Based on the study’s findings and conclusions, the following suggestions are offered: Firstly, it is generally observed that trade openness leads to increased carbon dioxide emissions, as the economic impact tends to outweigh the substitution and technological effects. However, it is important for African nations to prioritize the promotion of renewable energy sources and the reduction of energy intensity. This approach will effectively lower carbon dioxide emissions and help address the looming threat they pose. Another conclusion based on the study’s findings is that there is substantial heterogeneity and nonlinearity in the influence of trade openness on carbon dioxide emissions across different quantiles of emissions and thresholds. As a result, it is advised that distinct carbon dioxide emission reduction programs be created for for various quantiles of carbon dioxide production. The findings indicate the need for tailored environmental policies that consider the current level of CO2 emissions. A one-size-fits-all approach may not be effective.

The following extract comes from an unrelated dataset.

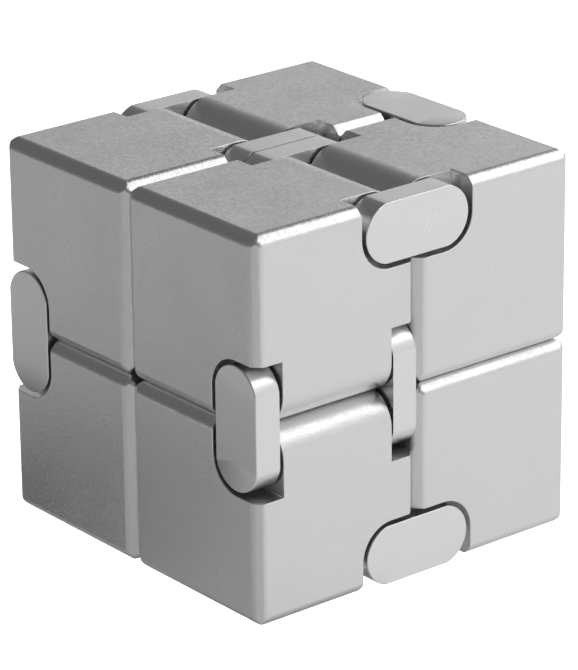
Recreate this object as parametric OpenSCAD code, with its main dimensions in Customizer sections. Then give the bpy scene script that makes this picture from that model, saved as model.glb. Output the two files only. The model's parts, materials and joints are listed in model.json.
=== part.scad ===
// Folding cube: eight solid metal blocks in a closed ring, joined by eight double-pivot
// hinges. Each hinge is two link plates and two steel pins. The closed cube stands on z = 0,
// centred on the Z axis. The left half folds about level hinges at its front and back, the
// right half about upright hinges, and hinges across the top and the bottom join the halves.

/* [Cube] */
// Edge of the closed cube
cube_w = 40; // [34:1:60]
// Gap between two neighbouring blocks
block_gap = 0.2; // [0.1:0.05:0.3]
// 45 degree chamfer along every edge of a block that holds no hinge
chamfer = 0.9; // [0.4:0.1:1.2]
// Radius of the rolled edges that hold the pins
roll_r = 3.25; // [3:0.05:4]

/* [Link plates] */
// Thickness of a link plate
plate_t = 2.9; // [2.4:0.1:3.4]
// How far a plate's rim lies inside the face of the cube
rim_inset = 0.15; // [0.05:0.05:0.3]
// Play between a plate and the floor of its pocket, along the pin
side_play = 0.3; // [0.1:0.05:0.5]
// Play between a plate's round end and the wall of its pocket
end_play = 0.5; // [0.2:0.05:0.8]

/* [Pins] */
// Diameter of a hinge pin
pin_d = 2.5; // [2:0.1:3]
// Radial clearance of a pin that turns in a block
pin_clearance = 0.05; // [0.02:0.01:0.1]
// Depth of the blind hole that holds each end of a pin in its plate
pin_seat = 1.9; // [1:0.1:2.2]

/* [Hidden] */
$fn = 96;
half = cube_w / 2;
near = block_gap / 2;             // where a block begins, counted from the cube's mid-planes
pin_off = near + roll_r;          // pin axis to the plane between its two blocks
pin_level = half - roll_r;        // pin axis to the cube's centre, square to the hinged face
plate_r = roll_r - rim_inset;     // round end of a link plate
pocket_r = plate_r + end_play;    // round corner of the pocket that the plate turns in
pocket_d = plate_t + side_play;   // depth of that pocket along the pin
past = 1;                         // how far a cutting tool reaches past what it cuts

// Blocks: name, and the side of each mid-plane that the block is on
BLOCKS = [for (x = [-1, 1], y = [-1, 1], z = [-1, 1]) [
    str("block_", x < 0 ? "left" : "right", "_", y < 0 ? "front" : "back", "_",
        z < 0 ? "bottom" : "top"),
    [x, y, z]
]];

// Hinges: name, direction along its pins from the cube's middle out to a face, direction
// across it from its first block to its second, outward normal of the face that it lies in,
// and a word for each of its two pins
HINGES = [
    ["front", [-1, 0, 0], [0, 0, 1], [0, -1, 0], "lower", "upper"],
    ["back", [-1, 0, 0], [0, 0, 1], [0, 1, 0], "lower", "upper"],
    ["top_front", [0, -1, 0], [1, 0, 0], [0, 0, 1], "left", "right"],
    ["top_back", [0, 1, 0], [1, 0, 0], [0, 0, 1], "left", "right"],
    ["bottom_front", [0, -1, 0], [1, 0, 0], [0, 0, -1], "left", "right"],
    ["bottom_back", [0, 1, 0], [1, 0, 0], [0, 0, -1], "left", "right"],
    ["right_top", [0, 0, 1], [0, 1, 0], [1, 0, 0], "front", "back"],
    ["right_bottom", [0, 0, -1], [0, 1, 0], [1, 0, 0], "front", "back"],
];

// The pin that is cut flush with its block, so that the ring can be opened at it
FLUSH_PIN = "pin_front_upper";

function plate_name(h, end) = str("link_", h[0], "_", end);
function pin_name(h, side) = str("pin_", h[0], "_", side < 0 ? h[4] : h[5]);

// Turns a hinge's own directions into the cube's: X runs out along the pins, Y across the
// hinge and Z out of the face that it lies in
module along(x, y, z) {
    multmatrix([for (i = [0:2]) [x[i], y[i], z[i], 0]]) children();
}

// Section of a block: a square with its free corners cut at 45 degrees. A rolled section has
// its corner nearest the Y axis, at full height, rounded about the pin instead
module block_section(rolled) {
    w = half - near;
    difference() {
        translate([near, near]) square(w);
        for (x = [near, half], y = [near, half])
            if (!(rolled && x == near && y == half))
                translate([x, y]) rotate(45) square(chamfer * sqrt(2), center = true);
        if (rolled) translate([near - past, pin_level]) square([roll_r + past, roll_r + past]);
    }
    if (rolled) translate([pin_off, pin_level]) circle(roll_r);
}

// One end of a hinge cut into the block on the -Y side of it: a pocket open to the hinged
// face, to the next block and to the end of the block
module pocket(from, to) {
    translate([from, -pin_off, pin_level]) {
        rotate([0, 90, 0]) cylinder(r = pocket_r, h = to - from);
        translate([0, -pocket_r, 0]) cube([to - from, pocket_r + roll_r + past, roll_r + past]);
        translate([0, 0, -pocket_r]) cube([to - from, roll_r + past, pocket_r + roll_r + past]);
    }
}

// Everything that a hinge cuts out of the block on the -Y side of it
module hinge_cut() {
    pocket(near - past, near + pocket_d);
    pocket(half - pocket_d, half + past);
    translate([0, -pin_off, pin_level]) rotate([0, 90, 0])
        cylinder(d = pin_d + 2 * pin_clearance, h = half);
}

// The block in the positive octant. Its rolled edges lie along X and along Y: the first is
// where its Y face meets the mid-plane below it, the second where its Z face meets the
// mid-plane beside it. A relieved block has a third one, without a hinge, along Z
module octant_block(relieved) {
    difference() {
        intersection() {
            along([0, 0, 1], [0, 1, 0], [1, 0, 0]) linear_extrude(half) block_section(true);
            along([1, 0, 0], [0, 0, 1], [0, 1, 0]) linear_extrude(half) block_section(true);
            along([0, 1, 0], [1, 0, 0], [0, 0, 1]) linear_extrude(half) block_section(relieved);
        }
        along([1, 0, 0], [0, 0, -1], [0, 1, 0]) hinge_cut();
        along([0, 1, 0], [-1, 0, 0], [0, 0, 1]) hinge_cut();
    }
}

// A block in its place. A right-hand block's rolled edges lie along Y and along Z, so it is
// the same block with X turned to Y, Y to Z and Z to X. The two at the back right meet in
// line with the level back hinge, so their edges there are relieved to clear each other
module block(side) {
    color("silver") translate([0, 0, half])
        mirror([min(side.x, 0), 0, 0]) mirror([0, min(side.y, 0), 0])
            mirror([0, 0, min(side.z, 0)])
                rotate(side.x > 0 ? [90, 0, 90] : [0, 0, 0])
                    octant_block(relieved = side.x > 0 && side.y > 0);
}

// A link plate with a blind hole for each pin
module link_plate(h, end) {
    from = end == "outer" ? half - plate_t : near;
    hole_from = end == "outer" ? from - past : from + plate_t - pin_seat;
    color("lightgray") translate([0, 0, half]) along(h[1], h[2], h[3])
        difference() {
            union() {
                for (side = [-1, 1])
                    translate([from, side * pin_off, pin_level]) rotate([0, 90, 0])
                        cylinder(r = plate_r, h = plate_t);
                translate([from, -pin_off, pin_level - plate_r])
                    cube([plate_t, 2 * pin_off, 2 * plate_r]);
            }
            for (side = [-1, 1])
                translate([hole_from, side * pin_off, pin_level]) rotate([0, 90, 0])
                    cylinder(d = pin_d, h = pin_seat + past);
        }
}

// A pin, pressed into both plates of its hinge
module hinge_pin(h, side) {
    flush = pin_name(h, side) == FLUSH_PIN;
    from = near + (flush ? pocket_d : plate_t - pin_seat);
    to = half - (flush ? pocket_d : plate_t - pin_seat);
    color("slategray") translate([0, 0, half]) along(h[1], h[2], h[3])
        translate([from, side * pin_off, pin_level]) rotate([0, 90, 0])
            cylinder(d = pin_d, h = to - from);
}

for (b = BLOCKS)
    block(b[1]);
for (h = HINGES, end = ["outer", "inner"])
    link_plate(h, end);
for (h = HINGES, side = [-1, 1])
    hinge_pin(h, side);
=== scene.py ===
import json
import math

import bmesh
import bpy
import numpy as np
from mathutils import Matrix, Vector

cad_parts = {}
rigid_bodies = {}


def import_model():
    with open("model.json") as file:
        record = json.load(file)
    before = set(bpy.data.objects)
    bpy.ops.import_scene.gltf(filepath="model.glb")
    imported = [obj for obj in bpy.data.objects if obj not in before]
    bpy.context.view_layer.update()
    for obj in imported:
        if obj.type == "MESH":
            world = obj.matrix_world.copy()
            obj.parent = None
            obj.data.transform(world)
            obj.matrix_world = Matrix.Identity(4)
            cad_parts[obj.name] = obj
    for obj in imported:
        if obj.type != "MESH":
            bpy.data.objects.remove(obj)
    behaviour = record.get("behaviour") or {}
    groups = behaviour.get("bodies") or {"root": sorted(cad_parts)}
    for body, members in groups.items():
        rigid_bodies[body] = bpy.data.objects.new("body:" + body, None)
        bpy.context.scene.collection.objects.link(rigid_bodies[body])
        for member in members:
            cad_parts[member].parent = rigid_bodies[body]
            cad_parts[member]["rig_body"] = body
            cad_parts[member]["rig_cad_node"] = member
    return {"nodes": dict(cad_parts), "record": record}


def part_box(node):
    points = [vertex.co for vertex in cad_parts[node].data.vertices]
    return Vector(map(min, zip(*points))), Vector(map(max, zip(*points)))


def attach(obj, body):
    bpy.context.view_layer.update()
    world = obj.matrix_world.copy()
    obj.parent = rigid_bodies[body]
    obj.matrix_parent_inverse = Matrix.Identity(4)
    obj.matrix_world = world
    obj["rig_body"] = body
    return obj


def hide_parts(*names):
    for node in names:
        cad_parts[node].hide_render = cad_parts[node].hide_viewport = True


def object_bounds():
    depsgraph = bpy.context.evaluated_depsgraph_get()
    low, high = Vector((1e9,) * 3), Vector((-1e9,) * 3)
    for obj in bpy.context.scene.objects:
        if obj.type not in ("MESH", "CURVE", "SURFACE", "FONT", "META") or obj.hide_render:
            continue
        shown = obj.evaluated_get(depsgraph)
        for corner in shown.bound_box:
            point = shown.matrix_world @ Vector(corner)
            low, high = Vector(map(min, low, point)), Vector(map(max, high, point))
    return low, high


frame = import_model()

MM = 0.001
cad_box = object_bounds()
CUBE_MIDDLE = np.array([list(corner) for corner in cad_box]).mean(axis=0)

# ------------------------------------------------------------ finishing sizes, in millimetres

SOFT_BREAK = 0.34        # round on the borders of a block's chamfers
POCKET_BREAK = 0.09      # round on its other sharp edges, which look crisper
PLATE_BREAK = 0.13       # round on the rim of a link plate
CRISP_BREAK = 0.03       # and on its other edges, which only lose their burr
CONTACT = 0.02           # half the hairline left between blocks once their clearance is hidden
REST_ZONE = 1.9          # how near the cube's middle planes a block is stretched to hide it
PIN_CHAMFER = 0.25       # lead-in at each end of a dowel pin
ROUND_STEPS = 4          # segments across each round
PIN_SIDES = 48           # segments round a pin
OUTLINE_STEPS = (32, 4, 8, 4)                # segments of a plate's round end, side, middle and side
WELD = 0.001             # points nearer than this are one

# ------------------------------------------------------------ angles, in degrees

FLAT = 0.5               # triangles that turn less than this are one flat face
CHAMFER_TURN = (25, 65)  # an edge that turns by an angle between these borders a chamfer
PLATE_CREASE = 12        # between a plate's straight sides and its round ends
SHARP_TURN = 40          # the least turn that stays sharp on a plate or a pin
FAINT_TURN = 8           # and the least along the crease of a plate

# ------------------------------------------------------------ helpers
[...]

Limitations and areas of future research
The current study has made significant strides in understanding the complex relationship between trade openness and environmental impacts, particularly CO2 emissions. However, the economic and environmental diversity across African countries poses challenges to generalizing findings, as does the inability to fully account for all exogenous factors influencing CO2 emissions. Moving forward, future research should focus on conducting in-depth, country-specific studies to understand localized impacts better. Sectoral analyses are needed to explore the differential effects of trade openness across various economic sectors. Moreover, investigating the role of technological innovations, analyzing the effectiveness of environmental policies, will help fill existing gaps and provide a more nuanced understanding of how trade openness influences CO2 emissions in the African context.